Last month Transportation Secretary Ray LaHood announced a recent policy change with regards to bicycles which is now beginning to encounter a few roadblocks along the way. According to the DOT, the intent of the policy change is to "reflect the Department’s support for the development of fully integrated active transportation networks, and that the establishment of well-connected walking and bicycling networks is an important component for livable communities" The policy goes onto recognize that walking and bicycling contribute to family-friendly communities, helps to reduce vehicle emissions and fuel use and also promotes physical activity and health. According to the Associated Press, the new policy is an extension of the Obama administration's livability initiative, which regards the creation of alternatives to driving – buses, streetcars, trolleys and trains, as well as biking and walking – as central to solving the nation's transportation woes.

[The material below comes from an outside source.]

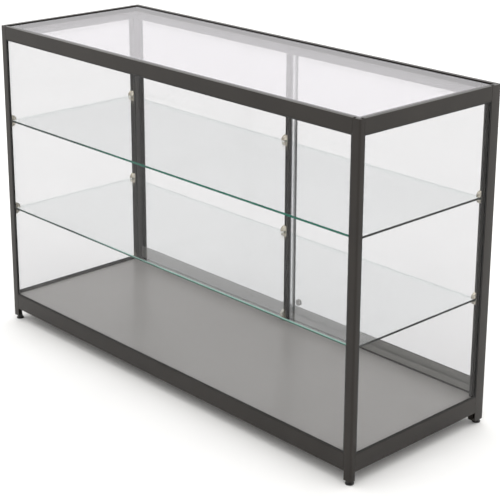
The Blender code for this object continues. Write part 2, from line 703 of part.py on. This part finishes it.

Already opponents have balked at the idea calling the policy nonsensical, and a check of numerous blog posts reveal that many are concerned that this is a replacement of motorized vehicles. But a quick review of the policy itself clearly states that is not the case, but that equal measure should be given to alternative means of transport. I applaud this effort. Driving through the many new subdivisions in Illinois and many new communities around the country, one thing that is noticed is that there are very few sidewalks along roads and very few bike paths if any at all. Walkers and cyclists are forced to battle for space with cars and trucks which in many times leads to not so safe encounters. Studies have shown that communities with sidewalks and biking paths show lower rates of obesity as people now have the option of walking if they so choose. I remember years ago in one suburban community where I lived, I had to get into the car to drive 2 minutes to the store because due to the lack of sidewalks, walking was not a safe option, and running outdoors outside of my complex grounds was simply out of the question.
Of course this brings up questions of funding and how to best manage that. Will bicycle licensing fees be imposed on cyclists as they are now applied to motorists? Who knows? Would that be fair? Why not? Whatever the case, many will agree with the policy’s stance that walking and bicycling should not be an afterthought when it comes to roadway design and that providing useful and safe means of transport for all is a good thing.